The girls also remembered the fun that can be had with cattails, and harvested a bucket-load home with the hopes that they can be persuaded to grow in our yard. We’ve found more entertainment than we thought we would in this sadly snow-deprived winter.
Snow still lays a foot or so deep across much of the landscape, but the enough had melted from the edges of Mountain Meadows that we could walk around its perimeter last Sunday. We never know what will catch the girls’ eyes on a winter walk. They began with the usual hucking of rocks onto the ice. Then an expanse of cattails (Typha sp.) at the shoreline caught our eyes. Did you know that each cattail spike holds roughly a quarter million tiny seeds? I certainly didn’t. The dense compression of these seeds creates the brown, solid-looking cattail. As we waved our cattail wands, seeds billowed out like smoke. Each tiny achene is attached to minute hairs that allow the seeds to disperse aloft in the air or afloat in water.
Cattails are monoecious, meaning that its flowers are either male (pollen-producing) or female (seed-producing), but not both. Each cattail contains both male and female flowers; the male flowers on the upper portion of each cattail (the narrow portion of the spike as seen above) and female flowers on the lower, thicker part of the spike.
Filed under Fauna, Local, Winter
The seed catalogs have begun to arrive. Despite the three feet of snow currently on the ground and the inevitability of more to come, we cannot help but think forward to our spring gardening. Plans are afoot to double our garden space and create beds that the girls can more easily access. We’ve promised them a little garden space of their own. So on today’s cold, crisp winter morning, we started to dream.
The girls each “planted” their garden by cutting images of veggies, fruits, and flowers out of duplicate seed catalogs. Then they pasted them into their own “garden” — M. into neat and tidy rows, as his her way, and A. into free-form patches which she then swathed in a rainbow of colors. They started with their favorites (carrots, peas, radishes), then remembered to add a few new approved tastes from last year. Kale to make kale chips. Turnips to eat with butter and salt.

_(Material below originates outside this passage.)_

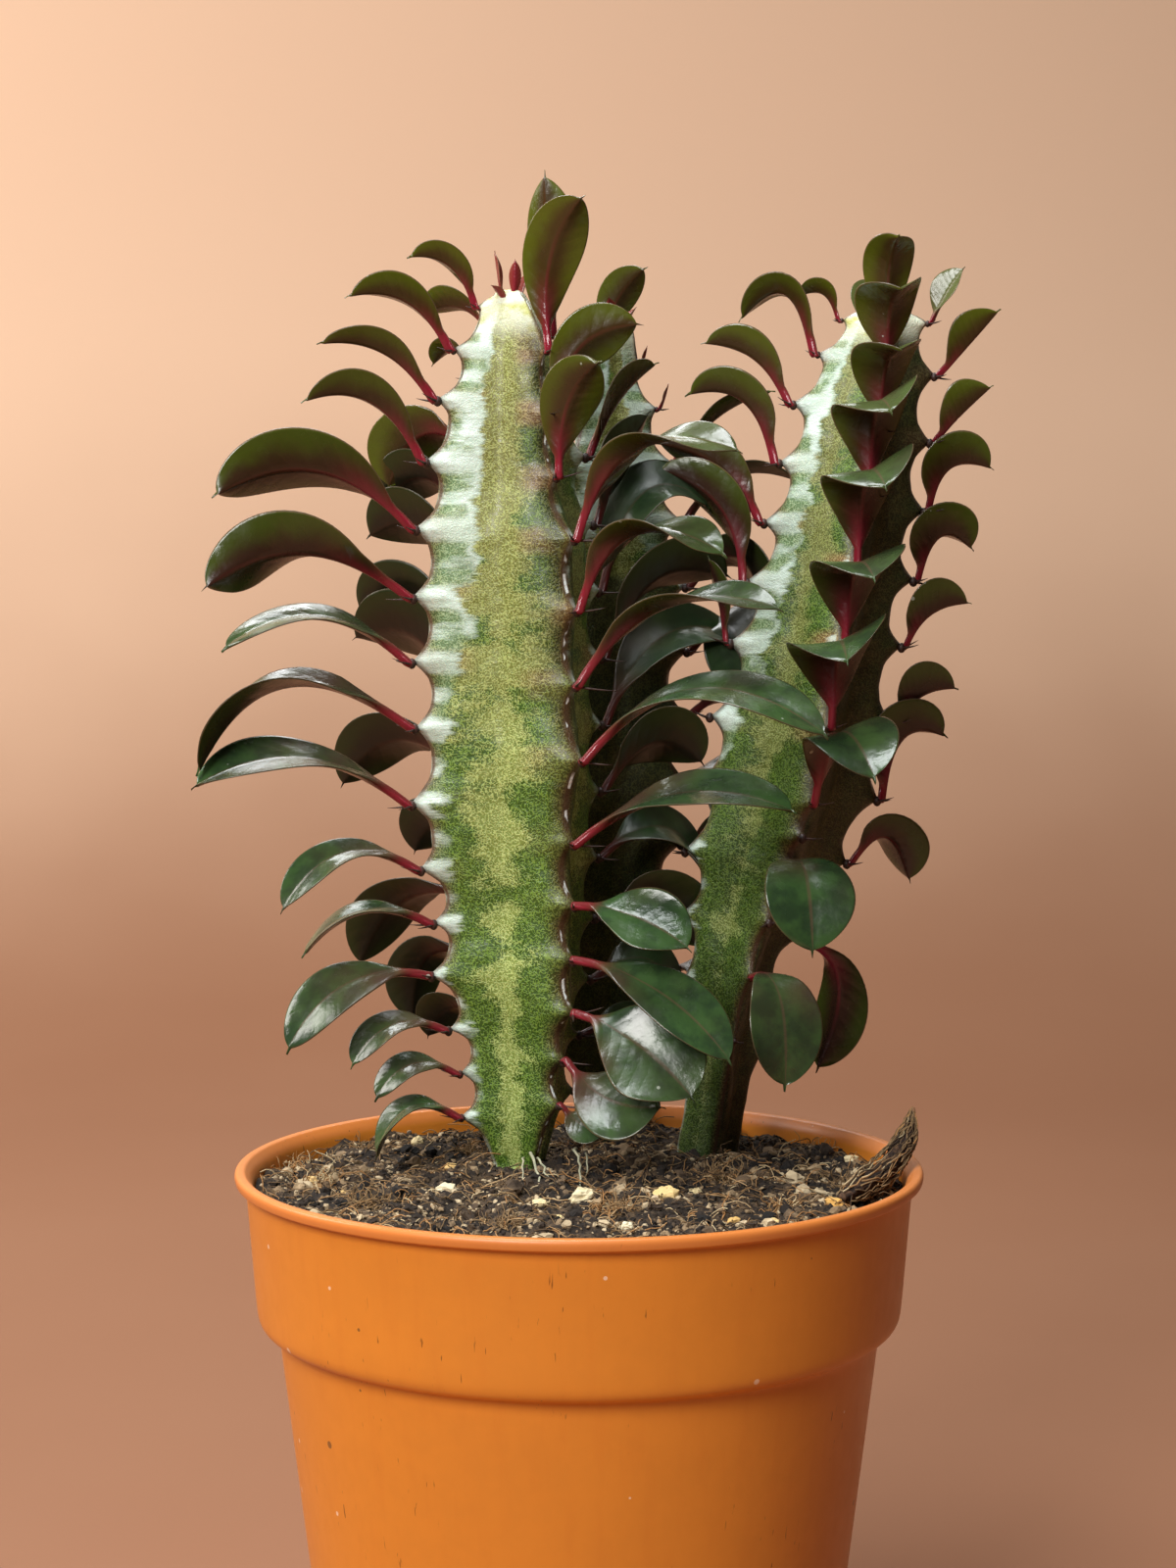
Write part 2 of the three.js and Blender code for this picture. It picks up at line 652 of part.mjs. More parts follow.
function rootClump() {
  const spine = new THREE.CatmullRomCurve3(ROOT_CLUMP.map(([x, y, z]) => new THREE.Vector3(x, y, z)));
  const rings = [];
  const steps = ROOT_CLUMP.length * 2;
  for (let step = 0; step <= steps; step += 1) {
    const along = step / steps;
    const centre = spine.getPoint(along);
    const forward = spine.getTangent(along);
    const side = new THREE.Vector3(-forward.y, forward.x, 0).normalize();
    const up = new THREE.Vector3().crossVectors(forward, side).normalize();
    const places = ROOT_CLUMP.map(([, , , half], i) => [i / (ROOT_CLUMP.length - 1), half]);
    const half = smooth(places, along)[0];
    const ring = [];
    for (let corner = 0; corner < CLUMP_SIDES; corner += 1) {
      const angle = (corner * 2 * Math.PI) / CLUMP_SIDES;
      const ragged = half * (1 + CLUMP_RAGGEDNESS * Math.sin(3 * angle + 2 * step));
      ring.push(centre.clone()
        .addScaledVector(side, ragged * Math.cos(angle))
        .addScaledVector(up, CLUMP_FLATNESS * ragged * Math.sin(angle)));
    }
    rings.push(ring);
  }
  const rim = POT_HEIGHT + SEAT_GAP;
  const wallFace = COLLAR_TOP_RADIUS - WALL;
  const lipGuard = lathe([
    [wallFace - CLUMP_CLEARANCE, SOIL_EDGE],
    [LIP_RADIUS + CLUMP_CLEARANCE, SOIL_EDGE],
    [LIP_RADIUS + CLUMP_CLEARANCE, rim],
    [LIP_RADIUS - LIP_WIDTH - SEAT_GAP, rim],
    [wallFace - SEAT_GAP, rim - LIP_FALL],
    [wallFace - CLUMP_CLEARANCE, SOIL_EDGE],
  ], POT_SIDES);
  return geometryOf(solid(skin(rings)).subtract(solid(lipGuard)).subtract(soilBody(SEAT_GAP)));
}

// ---------------------------------------------------------------- the whole plant

const plant = new THREE.Group();

function add(name, geometry, finish) {
  const mesh = new THREE.Mesh(geometry, material(finish));
  mesh.name = name;
  plant.add(mesh);
}

add('pot', pot(), ORANGE);
add('soil', soil(), PEAT);
for (const [name, stem] of Object.entries(STEMS)) {
  add(name, stemGeometry(stem, 0), STEM_GREEN);
}
for (const { stem, rib, rows } of LEAVES) {
  for (const row of rows) {
    const name = `${stem}_${rib}_leaf_${row[0]}`;
    const finish = row[0] < 4 ? YOUNG_LEAF : LEAF_GREEN;
    add(name, leafGeometry(STEMS[stem], STEMS[stem].ribs[rib], row), finish);
  }
}
add('root_clump', rootClump(), DRY_ROOT);

export default plant;
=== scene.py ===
import math
import random

import bmesh
import bpy
from bpy.props import FloatProperty, FloatVectorProperty, IntProperty, PointerProperty
from mathutils import Matrix, Vector, noise


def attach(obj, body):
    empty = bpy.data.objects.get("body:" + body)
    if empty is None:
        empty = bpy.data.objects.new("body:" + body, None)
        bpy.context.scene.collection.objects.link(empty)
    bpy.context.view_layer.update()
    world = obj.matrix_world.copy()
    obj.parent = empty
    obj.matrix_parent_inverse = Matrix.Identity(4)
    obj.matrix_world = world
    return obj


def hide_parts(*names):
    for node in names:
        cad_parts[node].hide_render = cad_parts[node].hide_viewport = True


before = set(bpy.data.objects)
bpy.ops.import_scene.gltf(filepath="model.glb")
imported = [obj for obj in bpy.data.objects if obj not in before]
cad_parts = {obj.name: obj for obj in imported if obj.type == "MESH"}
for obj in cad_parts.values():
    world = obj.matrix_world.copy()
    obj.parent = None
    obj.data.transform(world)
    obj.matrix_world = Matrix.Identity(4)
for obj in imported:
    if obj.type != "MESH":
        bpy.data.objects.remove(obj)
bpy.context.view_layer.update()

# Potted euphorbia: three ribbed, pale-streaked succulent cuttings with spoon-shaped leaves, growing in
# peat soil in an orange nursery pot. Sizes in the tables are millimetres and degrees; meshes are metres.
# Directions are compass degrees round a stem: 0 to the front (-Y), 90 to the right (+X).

bl_info = {
    "name": "Potted Euphorbia",
    "version": (1, 0, 0),
    "blender": (4, 5, 0),
    "location": "View3D > Sidebar > Euphorbia",
    "description": "Builds the looks of a potted euphorbia over its packed frame",
    "category": "Object",
}

MM = 0.001
UP = Vector((0, 0, 1))

# ---------------------------------------------------------------- sizes of the plant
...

“Can I plant a fish?” asked A. And M. explained no, that she would teach her little sister how to catch a fish next year. “Can I plant macaroni and cheese?” was next. Again, no, but in theory we could plant the wheat from which the noodles are made. We’ve hung our gardens in the stairwell as a reminder that dirt lurks beneath all that snow, and spring is just a few months away.
Over the berm it is a different world. Noise from the street and highway is buffered by an eight-foot high wall of dense, wet, snow that the snowplows have muscled into place. Houses are hidden from view. Animal tracks criss and cross our well-worn ski trail. And so it is that once we clamber up and over that berm, we feel as though we are in the middle of the forest, though really we are just a few hundred yards from home.

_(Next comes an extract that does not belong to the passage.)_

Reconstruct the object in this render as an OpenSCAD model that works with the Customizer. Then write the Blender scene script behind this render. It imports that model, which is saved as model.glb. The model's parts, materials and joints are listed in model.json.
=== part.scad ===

M. has been out with me twice this weekend. She leads the way and I follow behind. Each time out she is able to steady herself a little better on the hills, and glide a little more efficiently on level ground. We venture just a little bit farther with every outing, marking our turn-arounds with a giant “M” traced into the snow.
Filed under Local, Winter
A week’s worth of winter storms has finally abated. After all the shovelling, snowblowing, and nerve-wracking commuting , we finally have a break in the weather and a chance to enjoy the stuff. The five feet or so that fell has packed down somewhat; enough that we can all get out and enjoy it in our own way. Papa skiing powder at Coppervale. Mama heading out into the woods on nordic skis, sinking deep, appreciating the muffled silence broken only by massive chunks of snow unloading from tree branches. The girls finding their swingset transformed into snow fort. Both girls navigating the incised paths through our yard on tiny cross-country skis (a first for little A.!)

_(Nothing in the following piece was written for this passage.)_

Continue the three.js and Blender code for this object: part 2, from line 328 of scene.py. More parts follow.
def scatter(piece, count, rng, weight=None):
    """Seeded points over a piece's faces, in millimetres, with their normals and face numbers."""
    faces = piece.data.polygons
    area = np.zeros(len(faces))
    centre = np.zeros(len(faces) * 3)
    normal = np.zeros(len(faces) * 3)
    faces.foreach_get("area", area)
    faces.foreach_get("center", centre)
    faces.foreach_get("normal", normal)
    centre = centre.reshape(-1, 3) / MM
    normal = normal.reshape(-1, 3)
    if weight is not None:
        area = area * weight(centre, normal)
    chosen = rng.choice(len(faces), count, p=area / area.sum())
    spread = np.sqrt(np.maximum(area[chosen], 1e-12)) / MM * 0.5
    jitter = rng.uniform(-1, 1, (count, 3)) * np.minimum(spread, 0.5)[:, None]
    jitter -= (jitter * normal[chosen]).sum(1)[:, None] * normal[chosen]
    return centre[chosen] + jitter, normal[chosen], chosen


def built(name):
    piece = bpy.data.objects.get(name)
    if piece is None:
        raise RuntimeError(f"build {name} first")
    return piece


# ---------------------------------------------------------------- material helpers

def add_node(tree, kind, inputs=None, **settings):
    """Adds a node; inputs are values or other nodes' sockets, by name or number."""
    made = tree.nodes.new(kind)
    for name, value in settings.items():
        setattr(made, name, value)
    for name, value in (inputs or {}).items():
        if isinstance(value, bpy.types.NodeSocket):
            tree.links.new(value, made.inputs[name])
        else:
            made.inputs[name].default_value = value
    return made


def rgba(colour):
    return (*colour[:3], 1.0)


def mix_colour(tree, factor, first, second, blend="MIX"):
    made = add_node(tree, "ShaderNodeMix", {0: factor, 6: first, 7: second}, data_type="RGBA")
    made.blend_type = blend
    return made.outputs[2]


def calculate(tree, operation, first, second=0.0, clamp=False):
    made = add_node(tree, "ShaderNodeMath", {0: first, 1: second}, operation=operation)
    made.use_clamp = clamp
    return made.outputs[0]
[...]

Winter is spot on in its arrival this year. Awoke this solstice morning to blowing snow that has so far blanketed us two feet deep. Two feet!! And this is just the beginning of a three-day storm. Grateful not to need to drive anywhere for the next few days. I bundled the girls up, and we headed out, ostensibly to play. Fun for M., who could scramble up a pile of milk crates and launch herself into the drifts. Not so much for poor little A. The snow came up to her chin and was a quite a daunting venture. She followed close at my heels as I shoveled a path to the cottage. We soon beat a hasty treat back inside for hot cocoa and gingerbread. Looking forward to Papa’s safe arrival home, then we can all hunker down for the holidays.
Papa safely back home, now 30″ on the ground. Wow.
We were all ready to go. Lunches packed, water bottles filled, early bedtimes achieved. An overnight forecast for a rain/snow mix loomed, but sounded tame enough. But this morning, we awoke to a relentless tangle of quarter-sized flakes sifting down from the sky. Chain controls on the pass made my decision an easy one, and so I let the girls sleep and made the mental shift from Workday to Snowday. An agreeable transition indeed! While most of the morning has been spent reading, painting and playing cards, we did bundle up mid-morning to find snow perfectly suited for shaping. The pine needle hair-plugs were M.’s idea, and made for a very jolly snow maiden. M. asked me to bring out four carrots this time, remembering how little A. swiped the last snowman’s nose right off its face and had herself a snack! This time we all had a carrot to munch on as we worked, and our snow gal’s face remains intact.